Currently, there is still a problem in restarting the gunicorn service. Because there is a time interval between killing the original gunicorn service and the new gunicorn service is initialized to accept incoming requests, some requests may experience 502 Bad Gateway. The best way to do this is to start a new gunicorn service that listens on a new port, wait for the new service to accept requests normally, then update the Nginx config to route requests to the new service, and finally stop the old service. In this way, the service can be upgraded smoothly and no requests will be dropped.

Designing Database Schema

The Entity-Relationship (E-R) graph of iCourse.

As suggested by Flask models, we use relational database to store all data in iCourse (except user uploaded files and images). Although PostgreSQL is technically more superior than MySQL (now MariaDB), we are still using MySQL (MariaDB) because I’m more familiar with it.

The three key pillars of iCourse database are courses, reviews, and users.
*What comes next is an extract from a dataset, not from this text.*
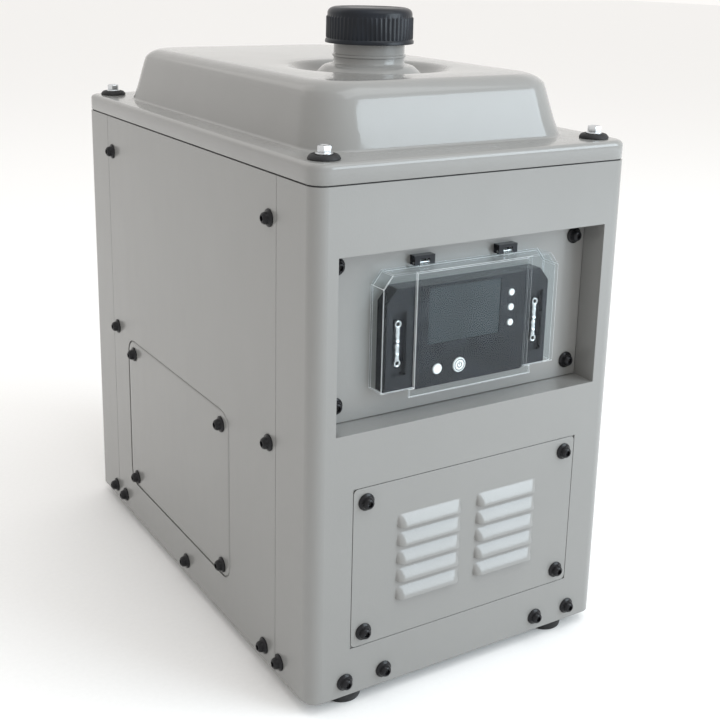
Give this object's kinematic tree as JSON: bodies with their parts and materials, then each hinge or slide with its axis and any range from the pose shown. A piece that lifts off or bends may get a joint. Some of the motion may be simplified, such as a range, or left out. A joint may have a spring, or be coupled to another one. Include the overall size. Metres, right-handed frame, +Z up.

Centered around the three tables, there are auxiliary tables to carry additional information.

Course

Currently, we define a course as a unique combination of course name and a list of teachers. So, it may seem natural to only have two tables: one for courses and the other as a many-to-many relation between courses and teachers (course\_teachers). However, we need to consider different semesters of a same course. So, we have one additional table (CourseTerm) to store the semesters of each course. There is an one-to-many relationship between Course and CourseTerm.

In fact, we have several redundant tables in iCourse, because initially we try to model the exact course model in USTC official course management system. A course has one or more semeters (CourseTerm), one semester has one or more classes (CourseClass). Each CourseTerm has its unique description, including course major, type, level, credit, hours per week, course number, etc. Different semesters of a same course may have different descriptions. Currently, iCourse.club only shows the description of the latest semester. In addition to the basic course information, we also store the time and location (classroom) of each course class (CourseTimeLocation), but it is never used.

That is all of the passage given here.